__Data section__
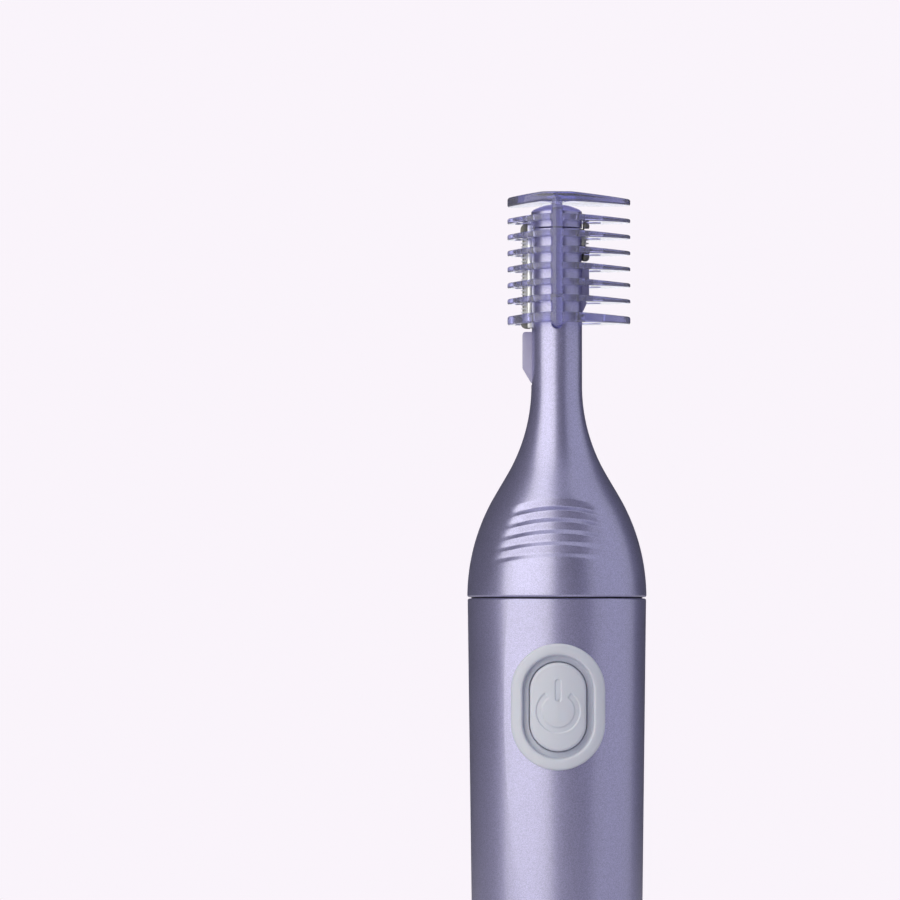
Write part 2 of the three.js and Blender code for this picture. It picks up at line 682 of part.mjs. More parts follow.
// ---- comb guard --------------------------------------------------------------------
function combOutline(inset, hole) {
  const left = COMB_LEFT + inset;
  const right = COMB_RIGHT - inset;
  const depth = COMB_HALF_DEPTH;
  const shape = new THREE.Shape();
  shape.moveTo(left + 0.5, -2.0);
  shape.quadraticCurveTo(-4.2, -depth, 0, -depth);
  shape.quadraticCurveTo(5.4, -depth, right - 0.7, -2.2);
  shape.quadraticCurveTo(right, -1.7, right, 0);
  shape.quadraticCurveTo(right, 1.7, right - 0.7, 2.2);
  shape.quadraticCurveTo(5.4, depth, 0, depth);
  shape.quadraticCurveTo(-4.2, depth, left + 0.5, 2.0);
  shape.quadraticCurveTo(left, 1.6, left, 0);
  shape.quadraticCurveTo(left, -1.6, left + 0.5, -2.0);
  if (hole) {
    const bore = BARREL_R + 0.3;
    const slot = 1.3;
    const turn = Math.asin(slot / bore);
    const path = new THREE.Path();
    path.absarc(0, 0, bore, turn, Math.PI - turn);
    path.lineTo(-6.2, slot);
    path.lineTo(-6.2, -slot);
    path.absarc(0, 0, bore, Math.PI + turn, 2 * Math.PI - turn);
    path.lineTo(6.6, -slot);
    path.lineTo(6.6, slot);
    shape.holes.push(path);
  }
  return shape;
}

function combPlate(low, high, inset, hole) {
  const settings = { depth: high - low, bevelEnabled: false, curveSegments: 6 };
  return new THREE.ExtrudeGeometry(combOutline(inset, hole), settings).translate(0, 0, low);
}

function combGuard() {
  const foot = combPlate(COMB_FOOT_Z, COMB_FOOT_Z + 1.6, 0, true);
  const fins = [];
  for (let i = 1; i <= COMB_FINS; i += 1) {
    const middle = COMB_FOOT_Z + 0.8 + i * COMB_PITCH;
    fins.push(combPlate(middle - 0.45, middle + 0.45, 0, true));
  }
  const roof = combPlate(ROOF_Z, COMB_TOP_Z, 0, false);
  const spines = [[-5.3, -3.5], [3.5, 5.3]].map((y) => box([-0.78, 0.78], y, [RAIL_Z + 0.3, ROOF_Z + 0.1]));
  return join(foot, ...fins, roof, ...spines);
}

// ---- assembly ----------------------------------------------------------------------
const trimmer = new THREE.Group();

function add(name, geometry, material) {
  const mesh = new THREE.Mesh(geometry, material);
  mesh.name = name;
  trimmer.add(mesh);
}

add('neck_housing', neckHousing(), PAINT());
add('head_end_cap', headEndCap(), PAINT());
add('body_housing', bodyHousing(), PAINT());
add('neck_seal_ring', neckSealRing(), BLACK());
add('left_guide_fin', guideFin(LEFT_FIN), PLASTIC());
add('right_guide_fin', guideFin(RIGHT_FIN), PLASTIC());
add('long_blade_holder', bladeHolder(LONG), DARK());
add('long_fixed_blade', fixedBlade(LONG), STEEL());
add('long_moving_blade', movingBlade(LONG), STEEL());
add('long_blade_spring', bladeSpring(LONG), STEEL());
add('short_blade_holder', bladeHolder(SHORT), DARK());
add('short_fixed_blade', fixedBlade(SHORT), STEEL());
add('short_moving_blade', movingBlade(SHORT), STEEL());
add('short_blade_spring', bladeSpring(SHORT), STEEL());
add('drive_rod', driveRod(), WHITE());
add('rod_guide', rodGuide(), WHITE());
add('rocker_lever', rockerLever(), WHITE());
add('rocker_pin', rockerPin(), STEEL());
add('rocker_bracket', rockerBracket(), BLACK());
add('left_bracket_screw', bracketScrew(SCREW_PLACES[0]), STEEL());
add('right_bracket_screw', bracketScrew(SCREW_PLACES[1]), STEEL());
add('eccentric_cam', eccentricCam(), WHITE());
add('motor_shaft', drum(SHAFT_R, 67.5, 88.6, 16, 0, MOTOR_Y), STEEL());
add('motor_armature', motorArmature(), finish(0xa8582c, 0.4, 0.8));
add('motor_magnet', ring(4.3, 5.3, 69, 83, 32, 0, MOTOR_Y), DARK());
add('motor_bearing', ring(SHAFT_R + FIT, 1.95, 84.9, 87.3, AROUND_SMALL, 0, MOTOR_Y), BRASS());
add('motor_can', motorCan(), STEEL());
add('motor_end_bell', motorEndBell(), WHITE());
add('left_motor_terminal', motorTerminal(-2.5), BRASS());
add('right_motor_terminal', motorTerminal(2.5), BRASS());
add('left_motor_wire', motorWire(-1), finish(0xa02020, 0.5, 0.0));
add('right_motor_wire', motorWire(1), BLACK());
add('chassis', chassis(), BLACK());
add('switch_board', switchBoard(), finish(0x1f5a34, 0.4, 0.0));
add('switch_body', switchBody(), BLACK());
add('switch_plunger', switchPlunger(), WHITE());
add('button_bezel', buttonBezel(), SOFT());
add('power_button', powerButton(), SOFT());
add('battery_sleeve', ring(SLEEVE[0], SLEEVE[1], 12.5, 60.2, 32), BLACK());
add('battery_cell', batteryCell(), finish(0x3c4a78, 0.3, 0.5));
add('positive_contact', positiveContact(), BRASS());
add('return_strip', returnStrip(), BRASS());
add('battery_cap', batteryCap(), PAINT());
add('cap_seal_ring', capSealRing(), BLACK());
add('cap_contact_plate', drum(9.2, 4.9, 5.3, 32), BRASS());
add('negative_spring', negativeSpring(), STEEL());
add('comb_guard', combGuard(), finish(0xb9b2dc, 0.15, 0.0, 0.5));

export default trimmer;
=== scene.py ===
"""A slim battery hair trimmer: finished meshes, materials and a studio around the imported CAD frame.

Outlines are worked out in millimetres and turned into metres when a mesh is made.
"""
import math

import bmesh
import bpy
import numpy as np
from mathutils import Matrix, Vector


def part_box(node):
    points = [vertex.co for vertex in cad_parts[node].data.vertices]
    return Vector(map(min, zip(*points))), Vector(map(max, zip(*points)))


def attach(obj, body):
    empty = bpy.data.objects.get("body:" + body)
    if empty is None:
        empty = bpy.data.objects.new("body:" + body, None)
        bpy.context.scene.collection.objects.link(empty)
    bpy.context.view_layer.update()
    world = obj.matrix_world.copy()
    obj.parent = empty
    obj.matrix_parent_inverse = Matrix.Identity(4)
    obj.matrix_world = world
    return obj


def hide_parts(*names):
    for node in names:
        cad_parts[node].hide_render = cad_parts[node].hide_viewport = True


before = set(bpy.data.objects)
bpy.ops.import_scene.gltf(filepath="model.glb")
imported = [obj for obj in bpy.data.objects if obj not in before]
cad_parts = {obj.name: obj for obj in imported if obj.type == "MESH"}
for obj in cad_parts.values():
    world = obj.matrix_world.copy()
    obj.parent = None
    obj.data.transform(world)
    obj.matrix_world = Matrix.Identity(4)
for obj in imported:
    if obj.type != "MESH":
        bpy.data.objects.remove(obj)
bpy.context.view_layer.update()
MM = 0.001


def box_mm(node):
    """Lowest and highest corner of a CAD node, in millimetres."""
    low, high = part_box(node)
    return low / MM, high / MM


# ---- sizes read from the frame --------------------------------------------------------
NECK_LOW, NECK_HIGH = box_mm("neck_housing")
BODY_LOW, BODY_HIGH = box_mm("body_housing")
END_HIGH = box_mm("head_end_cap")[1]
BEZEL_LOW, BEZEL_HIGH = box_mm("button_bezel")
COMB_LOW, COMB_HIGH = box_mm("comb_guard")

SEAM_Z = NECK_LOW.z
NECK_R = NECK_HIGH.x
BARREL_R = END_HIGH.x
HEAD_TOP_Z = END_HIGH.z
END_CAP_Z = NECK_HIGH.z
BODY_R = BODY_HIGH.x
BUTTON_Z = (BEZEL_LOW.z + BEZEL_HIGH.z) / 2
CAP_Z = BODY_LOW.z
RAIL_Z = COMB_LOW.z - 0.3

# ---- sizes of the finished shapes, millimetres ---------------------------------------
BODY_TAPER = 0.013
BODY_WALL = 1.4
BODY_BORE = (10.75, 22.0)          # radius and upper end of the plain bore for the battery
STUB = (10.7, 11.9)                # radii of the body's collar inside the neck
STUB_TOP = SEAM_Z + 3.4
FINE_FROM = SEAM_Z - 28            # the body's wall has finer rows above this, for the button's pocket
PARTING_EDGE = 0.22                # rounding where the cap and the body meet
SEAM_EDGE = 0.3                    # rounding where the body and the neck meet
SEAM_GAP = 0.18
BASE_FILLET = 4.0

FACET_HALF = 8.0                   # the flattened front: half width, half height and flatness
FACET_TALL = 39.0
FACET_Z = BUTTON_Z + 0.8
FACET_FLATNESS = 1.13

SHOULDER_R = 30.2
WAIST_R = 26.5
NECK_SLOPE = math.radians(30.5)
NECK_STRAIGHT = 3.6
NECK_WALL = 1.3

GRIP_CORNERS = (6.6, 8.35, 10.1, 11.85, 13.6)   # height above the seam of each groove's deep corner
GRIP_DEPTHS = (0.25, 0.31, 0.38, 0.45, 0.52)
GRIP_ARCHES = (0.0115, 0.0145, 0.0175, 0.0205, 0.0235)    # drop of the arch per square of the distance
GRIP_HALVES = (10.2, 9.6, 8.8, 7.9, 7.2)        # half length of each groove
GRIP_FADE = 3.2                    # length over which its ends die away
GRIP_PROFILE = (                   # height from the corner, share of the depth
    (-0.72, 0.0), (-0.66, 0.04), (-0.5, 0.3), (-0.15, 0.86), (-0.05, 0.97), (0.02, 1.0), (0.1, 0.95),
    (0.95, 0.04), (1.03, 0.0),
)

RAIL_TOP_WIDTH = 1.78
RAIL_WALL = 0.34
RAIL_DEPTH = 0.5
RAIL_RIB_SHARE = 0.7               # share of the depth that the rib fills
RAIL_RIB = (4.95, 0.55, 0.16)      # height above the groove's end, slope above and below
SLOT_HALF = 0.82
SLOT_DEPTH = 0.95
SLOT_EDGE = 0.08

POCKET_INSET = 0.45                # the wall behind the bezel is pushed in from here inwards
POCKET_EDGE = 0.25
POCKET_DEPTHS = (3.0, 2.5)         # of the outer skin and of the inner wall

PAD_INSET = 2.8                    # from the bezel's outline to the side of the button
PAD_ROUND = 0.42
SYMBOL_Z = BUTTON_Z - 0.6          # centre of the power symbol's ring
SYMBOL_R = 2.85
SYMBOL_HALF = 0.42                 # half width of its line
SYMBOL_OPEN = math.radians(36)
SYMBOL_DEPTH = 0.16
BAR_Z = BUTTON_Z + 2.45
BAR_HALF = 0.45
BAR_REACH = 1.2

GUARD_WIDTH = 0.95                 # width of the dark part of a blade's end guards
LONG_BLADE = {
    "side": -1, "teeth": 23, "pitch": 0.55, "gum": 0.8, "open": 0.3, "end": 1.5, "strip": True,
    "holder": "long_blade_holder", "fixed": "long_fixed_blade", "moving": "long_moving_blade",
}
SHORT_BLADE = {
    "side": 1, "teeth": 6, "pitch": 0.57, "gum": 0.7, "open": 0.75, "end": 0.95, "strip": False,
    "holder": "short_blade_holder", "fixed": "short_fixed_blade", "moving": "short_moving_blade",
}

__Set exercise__
Give back, word for word, each line from the one containing "add('cap_contact_plate', drum(9.2, 4.9, 5.3, 32), BRASS());" down to the one containing "before = set(bpy.data.objects)", including those two lines.

__Output for this exercise__
add('cap_contact_plate', drum(9.2, 4.9, 5.3, 32), BRASS());
add('negative_spring', negativeSpring(), STEEL());
add('comb_guard', combGuard(), finish(0xb9b2dc, 0.15, 0.0, 0.5));

export default trimmer;
=== scene.py ===
"""A slim battery hair trimmer: finished meshes, materials and a studio around the imported CAD frame.

Outlines are worked out in millimetres and turned into metres when a mesh is made.
"""
import math

import bmesh
import bpy
import numpy as np
from mathutils import Matrix, Vector


def part_box(node):
    points = [vertex.co for vertex in cad_parts[node].data.vertices]
    return Vector(map(min, zip(*points))), Vector(map(max, zip(*points)))


def attach(obj, body):
    empty = bpy.data.objects.get("body:" + body)
    if empty is None:
        empty = bpy.data.objects.new("body:" + body, None)
        bpy.context.scene.collection.objects.link(empty)
    bpy.context.view_layer.update()
    world = obj.matrix_world.copy()
    obj.parent = empty
    obj.matrix_parent_inverse = Matrix.Identity(4)
    obj.matrix_world = world
    return obj


def hide_parts(*names):
    for node in names:
        cad_parts[node].hide_render = cad_parts[node].hide_viewport = True


before = set(bpy.data.objects)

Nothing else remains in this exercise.